WE ALL WEAR SHORT-SHORTS
Suppose you have credit default protection supplied by Morgan Stanley. That means that you are exposed to Morgan Stanley, as issuer, in addition to the target of the protection (say a GM bond that you've own).
You might want to buy protection on Morgan Stanley, but no one is selling it, except at ridiculous prices. So, you ... short the stock, instead, if you are really worried, and the price to borrow stock hasn't already gone through the roof. (I guess you'd have to be "really" worried, because there may be some collateral involved for your CDS already, to reassure).

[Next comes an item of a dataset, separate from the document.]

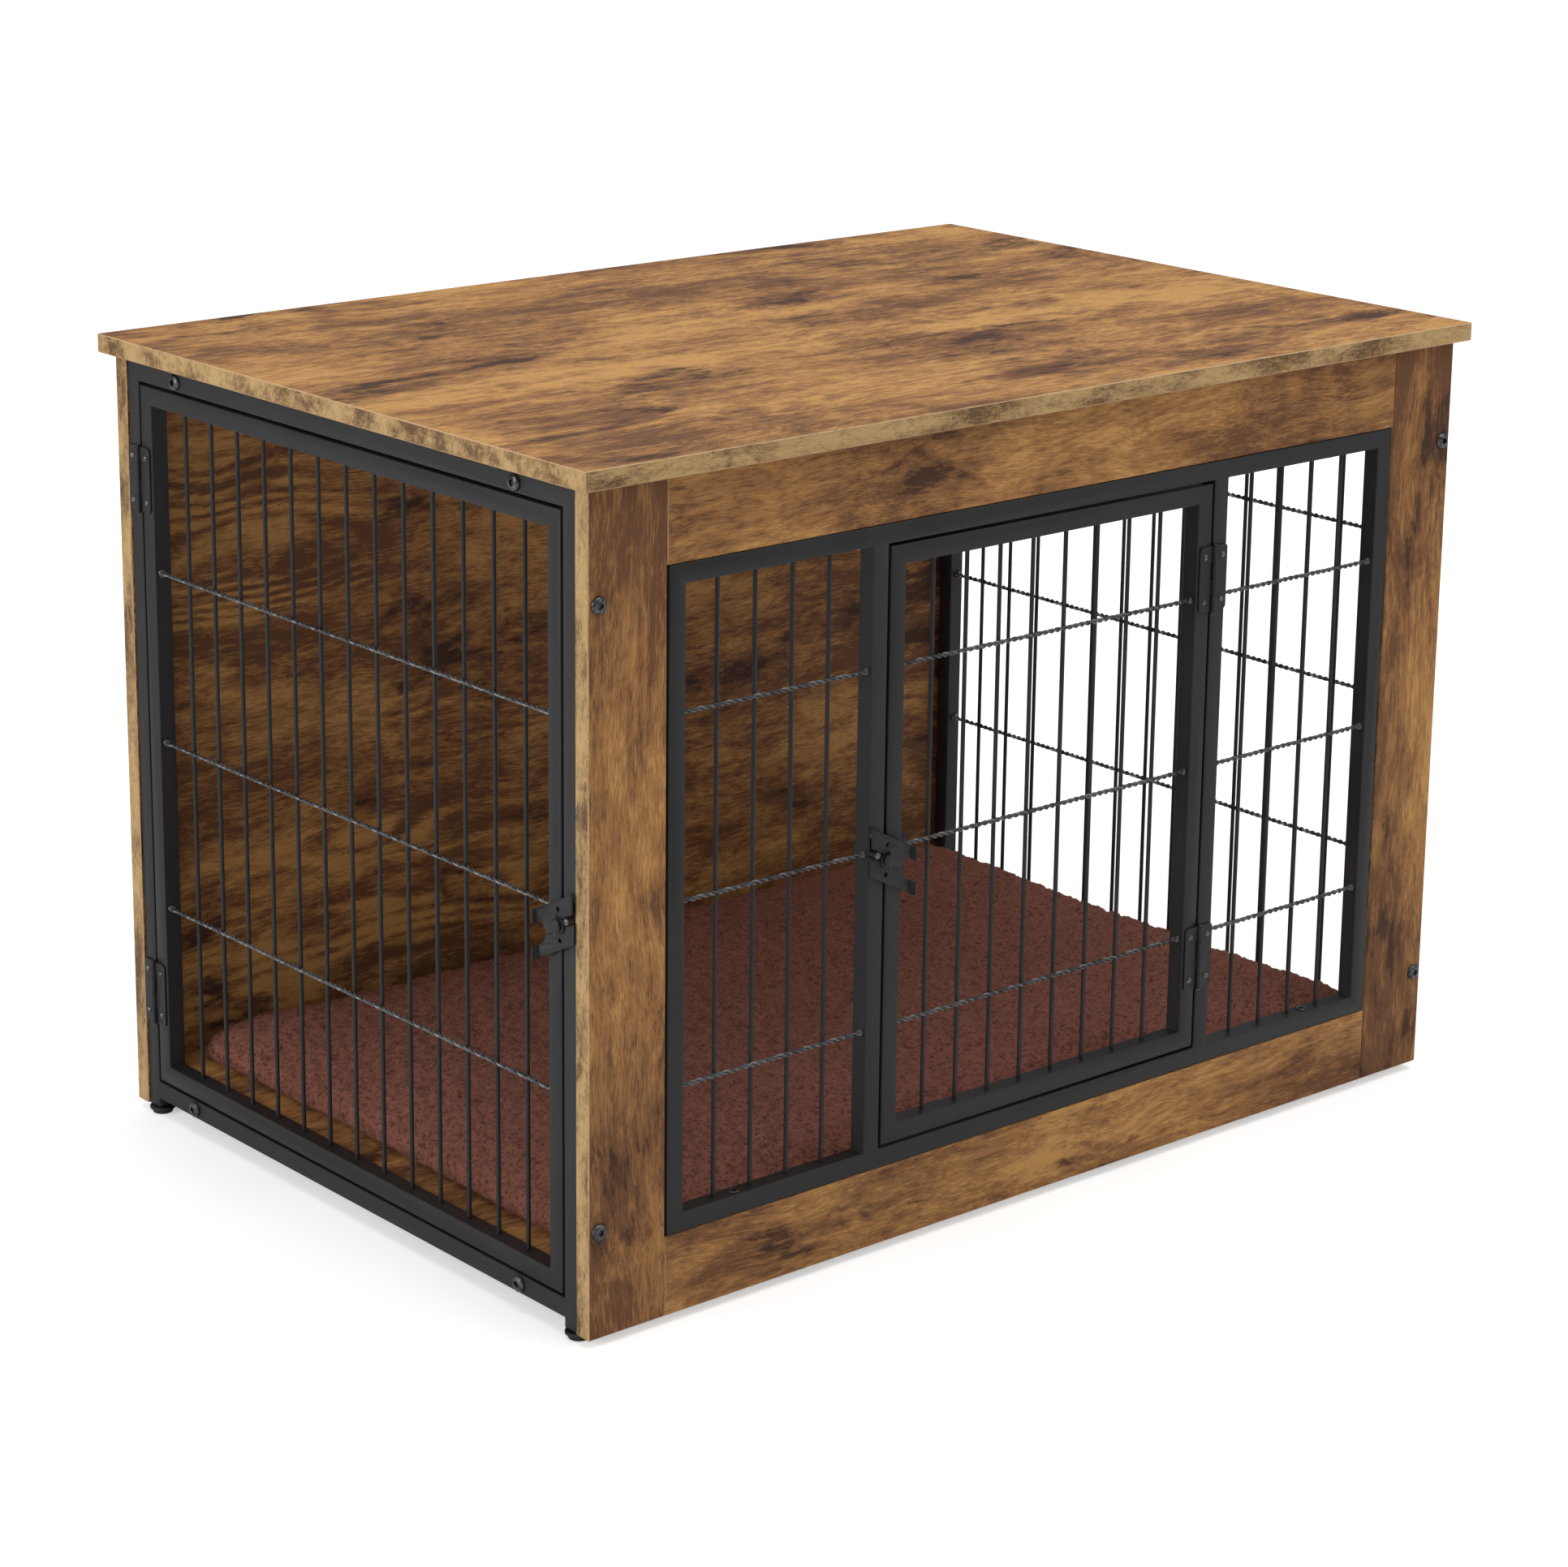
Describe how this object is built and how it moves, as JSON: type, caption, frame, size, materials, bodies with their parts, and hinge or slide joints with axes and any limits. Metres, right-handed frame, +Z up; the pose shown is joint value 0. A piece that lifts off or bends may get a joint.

...if this kind of a credit-swap, worry-induced run-for-liquidity is occurring, it will peter out presto, when every seller is satisfied, and, in the meantime, the dealers could make a *huge* sum in trading profits.
EQUITY GOES BI-NARY
Of course, the Paulson put means that Morgan will not fail, but he might let common shareholders get massively diluted (like AIG?).
Suddenly, your investment is either worth a lot, lot more or worth zero, i.e. either it is worth $20, say, or it is worth $0.
Of course, if the government is willing to make injections without penalizing common holders, the the stock looks like a screaming buy, if you find evidence that there are a lot of nervous default protection buyers with a short interest.